LIFE IN CYBERSPACE / Ensnared in a Web Of Harassment home page

LIFE IN CYBERSPACE / Ensnared in a Web Of Harassment

By Matthew McAllester

JAYNE HITCHCOCK was sitting down to dinner at her Maryland home with her agent, who had come down from New York to visit the author of several nonfiction books about Okinawa, Japan. It was the first week of the year, a time of new beginnings.

The phone rang. Hitchcock picked it up.

"You don't know who I am," said the voice on the line. "But do you know your name, phone number and address are all over the Internet? I had something similar happen to me. I just wanted to warn you."

It was a new beginning. It was the start of a case of 'Net harassment.

The callers that followed were more interested in sharing their sexual fantasies with Hitchcock than in warning her of her lost anonymity on the 'Net.

So how did Hitchcock end up in this alarming situation, with 20 to 30 strangers calling her house every day from as far away as Germany to share their fantasies? It's more Alfred Hitchcock than Jayne, who has also written a children's book.

It started a year ago. A relative newbie, Hitchcock was wandering around Usenet groups when she came across a posting in a group that focuses on children's books. The posting came from a literary agency in Woodside, Queens, called the Woodside Literary Agency. It was soliciting manuscripts.

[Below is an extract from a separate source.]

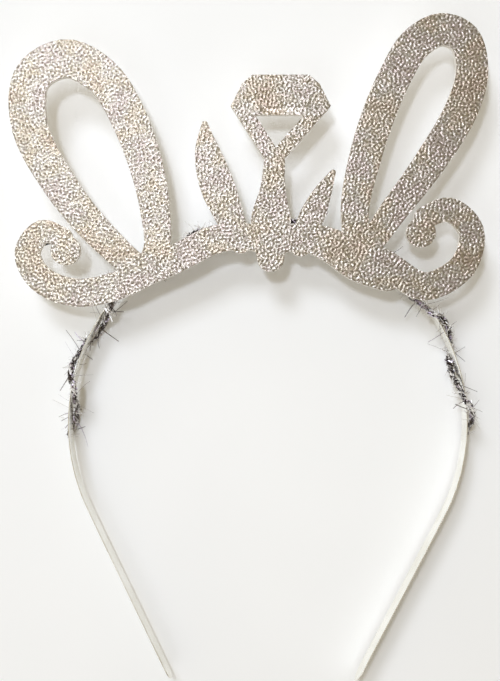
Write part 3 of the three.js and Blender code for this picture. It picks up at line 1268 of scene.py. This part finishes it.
@dataclass
class Studio:
    """The pale table, the light and the camera.

    The aim is the spot on the table under the camera, from the top of the band's arch. The room
    is brightest toward its bright side, and its ramp runs from the dark side to that.
    """

    arch_top: Vector
    aim: Vector = Vector((-6.4, -38.5, 0)) * MM
    height: float = 330 * MM
    lens: float = 51.1
    sensor: float = 36
    nearest: float = 10 * MM
    roll: float = math.radians(1)
    table_half: float = 1.5
    bright_side: tuple[float, float, float] = (-0.85, 0.5, 0.0)
    room: tuple[tuple[float, str], ...] = ((0.0, "#cabea6"), (0.5, "#dccdb0"), (1.0, "#fff4d8"))
    room_strength: float = 0.53
    lamps: tuple[AreaLamp, ...] = (
        AreaLamp("lamp", (-0.12, 0.16, 0.7), 0.08, 1.56, "#e9f1ff"),
        AreaLamp("window", (-0.7, 1.35, 1.7), 0.65, 20.2, "#e9f1ff"),
        AreaLamp("far_wall", (-0.25, -0.45, 0.8), 0.5, 1.05, "#ecf3ff"),
    )

    def build(self) -> None:
        """Builds the table, the room's light, the lamps and the camera."""
        self._table()
        self._room()
        for lamp in self.lamps:
            lamp.hang()
        self._camera()

    def _table(self) -> None:
        """Lays a plain pale table top under the tiara."""
        bm = bmesh.new()
        bmesh.ops.create_grid(bm, x_segments=1, y_segments=1, size=self.table_half)
        table = mesh_object("table_top", bm, smooth=False)
        table.data.materials.append(WhiteLaminate().make())
        table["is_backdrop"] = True

    def _room(self) -> None:
        """Lights the tiara all round from a warm room, darker to the right."""
        world = bpy.data.worlds.new("room")
        bpy.context.scene.world = world
        world.use_nodes = True
        tree = world.node_tree
        way = add_node(tree, "ShaderNodeTexCoord").outputs["Generated"]
        toward = add_node(
            tree, "ShaderNodeVectorMath", {0: way, 1: self.bright_side}, operation="DOT_PRODUCT"
        )
        share = add_node(
            tree,
            "ShaderNodeMapRange",
            {"Value": toward.outputs["Value"], "From Min": -0.5, "From Max": 0.5},
        )
        colour = add_node(
            tree, "ShaderNodeValToRGB", {"Fac": share.outputs["Result"]}, self.room
        )
        light = {"Color": colour.outputs["Color"], "Strength": self.room_strength}
        feed(tree, tree.nodes["Background"], light)

    def _camera(self) -> None:
        """Puts the camera straight above, as the photo was taken."""
        lens = bpy.data.cameras.new("camera")
        lens.lens = self.lens
        lens.sensor_width = self.sensor
        lens.clip_start = self.nearest
        camera = linked("camera", lens)
        spot = self.arch_top + self.aim
        camera.location = (spot.x, spot.y, self.height)
        camera.rotation_euler = (0, 0, self.roll)
        bpy.context.scene.camera = camera


def main() -> None:
    """Builds every piece in order."""
    logging.basicConfig(level=logging.INFO, format="%(name)s %(message)s")
    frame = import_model()
    packed_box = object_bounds()
    nodes = frame["nodes"]
    bpy.context.scene.view_settings.view_transform = "Standard"
    winding = Winding.round_band(*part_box("band"))
    arch_top = winding.centre + Vector((0, winding.arch_radius, 0))
    Studio(arch_top).build()
    pieces = [Crest(nodes["crest"], arch_top).build(), Band(nodes["band"]).build()]
    pieces += Tinsel(winding, packed_box[1][0]).build()
    pieces += [GlueDab(nodes[name]).build() for name in nodes if name.startswith("glue_dab")]
    for piece in pieces:
        LOG.info("%s has %d faces", piece.name, len(piece.data.polygons))


if __name__ == "__main__":
    main()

Hitchcock put in a call and had a friendly chat with a man at the agency. He asked for a proposal. She put one in the mail.

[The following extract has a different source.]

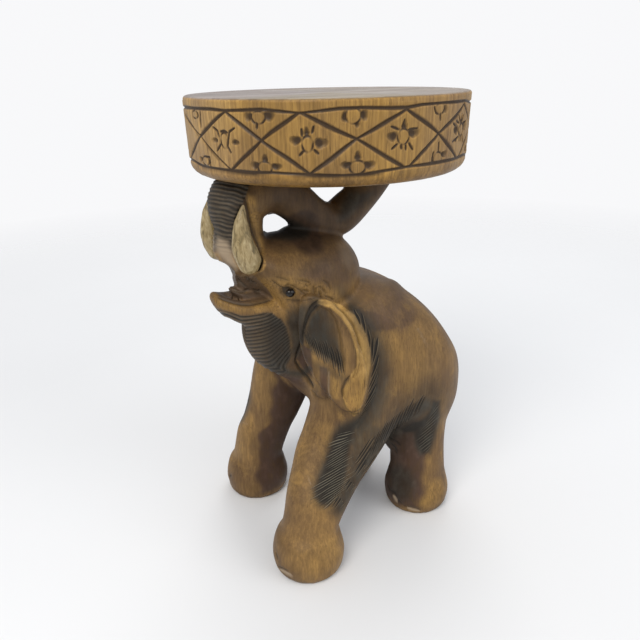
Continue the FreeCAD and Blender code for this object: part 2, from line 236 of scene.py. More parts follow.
def leg_rows(name):
    fx, fy, tx, ty, ankle, rows = LEGS[name]
    out = [(z * FOOT_HEIGHT, fx, fy, r * FOOT / 2, r * FOOT / 2) for z, r in FOOT_ROWS]
    for z, drift, w, d in rows:
        out.append((z * HEIGHT, fx + (tx - fx) * drift, fy + (ty - fy) * drift, w * ankle,
                    d * ankle))
    return out


legs = {name: ovals(leg_rows(name), False) for name in LEGS}
leg_middles = {name: smooth_rows(leg_rows(name)) for name in LEGS}

TRUNK_ROWS = smooth_rows([(y * LENGTH, z * HEIGHT, w * TRUNK, d * TRUNK) for y, z, w, d in (
    (-0.190, 0.745, 0.66, 0.34), (-0.267, 0.778, 0.66, 0.36), (-0.320, 0.824, 0.52, 0.50),
    (-0.324, 0.883, 0.49, 0.45), (-0.318, 0.944, 0.58, 0.54), (-0.220, 0.964, 0.54, 0.48),
    (-0.127, 0.922, 0.48, 0.48), (-0.050, 0.878, 0.42, 0.39), (0.007, 0.865, 0.40, 0.35),
    (0.042, 0.870, 0.39, 0.37), (0.089, 0.896, 0.38, 0.38), (0.152, 0.940, 0.38, 0.38),
    (0.208, 0.988, 0.40, 0.37), (0.234, 1.012, 0.40, 0.37))], 6)


def trunk_place(y, z):
    """Nearest place on the trunk's middle line: signed distance, half sizes, length along it."""
    line = TRUNK_ROWS[:, :2]
    lengths = np.hypot(*(line[1:] - line[:-1]).T)
    best = np.full(np.shape(y), 1e9)
    gap, wide, deep, along = (np.zeros(np.shape(y)) for _ in range(4))
    done = 0.0
    for i, reach in enumerate(lengths):
        d = (line[i + 1] - line[i]) / reach
        dy, dz = y - line[i, 0], z - line[i, 1]
        t = np.clip(dy * d[0] + dz * d[1], 0, reach)
        away = np.hypot(dy - t * d[0], dz - t * d[1])
        w = TRUNK_ROWS[i, 2] + (TRUNK_ROWS[i + 1, 2] - TRUNK_ROWS[i, 2]) * t / reach
        h = TRUNK_ROWS[i, 3] + (TRUNK_ROWS[i + 1, 3] - TRUNK_ROWS[i, 3]) * t / reach
        nearer = away - h < best
        best = np.where(nearer, away - h, best)
        side = np.where(-d[1] * dy + d[0] * dz > 0, 1.0, -1.0)
        gap = np.where(nearer, away * side, gap)
        wide, deep = np.where(nearer, w, wide), np.where(nearer, h, deep)
        along = np.where(nearer, done + t, along)
        done += reach
    return gap, wide, deep, along


def trunk(x, y, z):
    gap, wide, deep, _ = trunk_place(y, z)
    rho, reach = np.hypot(x / wide, gap / deep), np.hypot(x, gap)
    edge = np.where(reach > 0.5, reach / np.maximum(rho, 1e-6), np.minimum(wide, deep))
    return reach - edge


# The ear lies in a plane that stands off the neck by its splay.
SPLAY = math.radians(35)
EAR_BACK = (math.sin(SPLAY), math.cos(SPLAY))
EAR_OUT = (math.cos(SPLAY), -math.sin(SPLAY))
EAR_FRONT = (50.0, -75.0)
EAR_LENGTH, EAR_HALF = 75.0, 8.0
EAR_ROWS = ((0.742, 0.24, 0.34), (0.730, 0.17, 0.48), (0.700, 0.14, 0.64), (0.650, 0.13, 0.80),
            (0.590, 0.17, 0.91), (0.530, 0.30, 0.98), (0.480, 0.48, 0.97), (0.448, 0.61, 0.91),
            (0.436, 0.71, 0.82))
ear_edge = smooth_rows([(near * EAR_LENGTH, z * HEIGHT) for z, near, far in EAR_ROWS]
                       + [(far * EAR_LENGTH, z * HEIGHT) for z, near, far in reversed(EAR_ROWS)], 3)


def ear_place(x, y, z):
    """Place along the ear, out of its plane, and distance to its edge."""
    dx, dy = np.abs(x) - EAR_FRONT[0], y - EAR_FRONT[1]
    along = dx * EAR_BACK[0] + dy * EAR_BACK[1]
    out = dx * EAR_OUT[0] + dy * EAR_OUT[1]
    return along, out, inside(along, z + 0 * along, ear_edge)


def ear(x, y, z):
    _, out, edge = ear_place(x, y, z)
    dish = 2.5 * step(-edge, 16, 3) - 1.0
    half = EAR_HALF - 2.5
    round_by = 4.5
    q1, q2 = edge + round_by, np.abs(out - dish) - half + round_by
    return np.minimum(np.maximum(q1, q2), 0) + np.hypot(np.maximum(q1, 0),
            np.maximum(q2, 0)) - round_by


def ball(x, y, z, middle, radii):
    p = [(c - m) / r for c, m, r in zip((x, y, z), middle, radii)]
    rho = np.sqrt(p[0] ** 2 + p[1] ** 2 + p[2] ** 2)
    return (rho - 1) * min(radii)


def near(x, y, z, low, high, field, margin=26.0):
    """Evaluates a costly field only near its box; elsewhere gives the distance to the box."""
    full = np.broadcast(x, y, z).shape
    x, y, z = (np.broadcast_to(c, full) for c in (x, y, z))
    off = [np.maximum(np.maximum(l - c, c - h), 0) for c, l, h in zip((x, y, z), low, high)]
    away = np.sqrt(off[0] ** 2 + off[1] ** 2 + off[2] ** 2)
    out = away + margin
    close = away < margin
    if close.any():
        out[close] = field(x[close], y[close], z[close])
    return out


LOOP_HOLE = ((264.5, 226), (266.5, 219), (270, 214.5), (274, 213.5), (279, 216), (285, 220),
             (289, 224.5), (284, 226.5),
             (278, 230.5), (272, 231.5), (266, 232.5))
MOUTH_AIR = ((205, 262), (211, 254), (214, 257.5), (219, 261), (225, 263.5), (229.5, 267),
             (234, 271.5), (235, 278), (234.4, 286),
             (231.3, 288.7), (226, 291), (216, 288), (205, 280))
NOTCH_HOLE = ((309, 182), (309.9, 187.7), (314, 191.5), (320, 197.5), (326.2, 202), (334, 195.5),
              (343, 188.7), (345, 182))


def seen_hole(corners):
    """Field of the air that shows inside an outline of the photograph, straight through."""
    def field(x, y, z):
        u, v = picture(np.stack([x, y, z], -1).reshape(-1, 3))
        return inside(u, v, corners).reshape(np.shape(x))
    return field


KNEE = (38, 58, 86)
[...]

Four days later - a prompt response from an agent, in Hitchcock's experience - she received a note from the agency. It loved her proposal. By the way, could she send a check for $75 for the reading fee?

"I said, `Whoa, wait a minute. This isn't normal.' Agents don't charge a fee. They take a percentage of what you make," Hitchcock said. "I wrote back a letter saying, `You never said anything about a reading fee.' I said I felt misled. `Send back my proposal immediately."'

Unaccompanied by any note of explanation, the proposal was returned.

By this time, Hitchcock had discovered the misc.writing Usenet group. She posted there, asking other members of the newsgroup if they had heard anything about the Woodside Literary Agency. It turned out, Hitchcock said, that the person or people behind the agency had been advertising on many groups on Usenet.

Hitchcock also heard from other writers who said they had scrapes with the agency. Some said they had sent money and gotten nothing in return.

A group of just under 10 members of misc.writing, including Hitchcock and Stan Kid, a sergeant in the Malverne police department, made a point of publicizing Hitchcock's experiences with Woodside.

On the evening of Dec. 21, the e-mail bombing started.

"They selected me out of a whole group of us," Hitchcock said. "I started getting a hundred to two hundred e-mail messages an hour."

Her agent received similar treatment, as did a number of e-mail addresses at the University of Maryland, where Hitchcock works as a teaching assistant, she said.

Whoever was bombing her took a new tack in December. The following post - this is a shortened, cleaned-up version - started appearing around Usenet: "Subject: LOVE BITES. Female International Author . . . Invites you to write or call to exchange exciting phantasies with her which will be the topic of her next book."

The message included Hitchcock's correct name, telephone number and address. She was terrified. She suspected Woodside was behind it, although a lawyer representing Woodside has since denied this.

She tried the local police, the Annapolis police and the FBI. But she had not even received a threat, so there was little the authorities could do. She turned to her 'Net friends for help.

Using tech detective techniques and some of the old-fashioned sort - Kid drove to the agency's address, looked around and noted the license plate of a vehicle parked outside - Kid and Hitchcock tracked down the people they believed were responsible for the harassment.

On Jan. 13, Hitchcock's attorney, John Young of Brooklyn, filed an aggravated harassment suit in the Eastern District Court of New York, seeking $10 million in damages from James Leonard and Ursula Sprachmann, among others that include 10 Richard Does and 10 John Does.

Hitchcock said it has been hard to determine the true identities of the defendants in the case, but she and Young believe that Leonard and Sprachmann are the principal actors.

Steven Horowitz, a Manhattan attorney representing Leonard and Sprachmann, denied his clients are guilty of the claims Hitchcock makes in the suit.

"There's no susbstance to the complaint whatsoever, and my clients are completely innocent," Horowitz said. "Unfortunately, in the United States, any person with a hundred-fifty dollars can file a lawsuit."

Meanwhile, officials from the New York State Attorney General's Office are looking into the agency.

On Wednesday, Hitchcock is to testify before the Maryland State Senate as it decides whether to enact a law banning online harassment.

"I don't want someone else to go through this," Hitchcock said. "I had nowhere to go. I had to depend on people I've never met in my life."